The approach (in the legislation) . . . relies heavily on the ability of the economics profession to plan or outline fairly precisely the path that must be followed to achieve and then maintain full employment. I find the thrust of this argument troublesome. It presumes a detailed forecasting capability which is far beyond any realistic assessment of the present or immediately foreseeable capability of the economic profession.

A modern industrial economic system based even partly on market phenomena is so complex that any model or statistical abstraction, no matter how complex, is still a gross oversimplification of the dynamics of the system. Models can never expect to achieve more than very rough approximations of the dynamics of the real world. (ibid., 33)

Greenspan added that in practice it would be difficult to separate political and planning aspects of forecasting and setting explicit numerical goals.
179

The most inflationary provision in the proposed legislation was the requirement to avoid action against inflation until the unemployment rate remained at 3 percent.

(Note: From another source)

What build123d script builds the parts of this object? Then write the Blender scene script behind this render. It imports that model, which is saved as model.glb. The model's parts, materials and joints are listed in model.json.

Several witnesses pointed out that this provision would be difficult to achieve in practice and would substantially increase
inflation. Governor Partee noted that the tradeoff between inflation and unemployment had changed. He attributed the change to structural factors, immune from monetary and fiscal policy. Burns denied the tradeoff existed.
180

178. The reported unemployment rate at the time was about 7.5 percent, down from 9 percent a year earlier.

179. Governor Charles Partee made a similar statement when commenting on the section in the bill that required the Federal Reserve to commit to a twelve- to fifteen-month unalterable plan for monetary policy. Partee also voiced concern about the absence of a clear goal for inflation in the 1946 act and in Senator Humphrey’s proposal.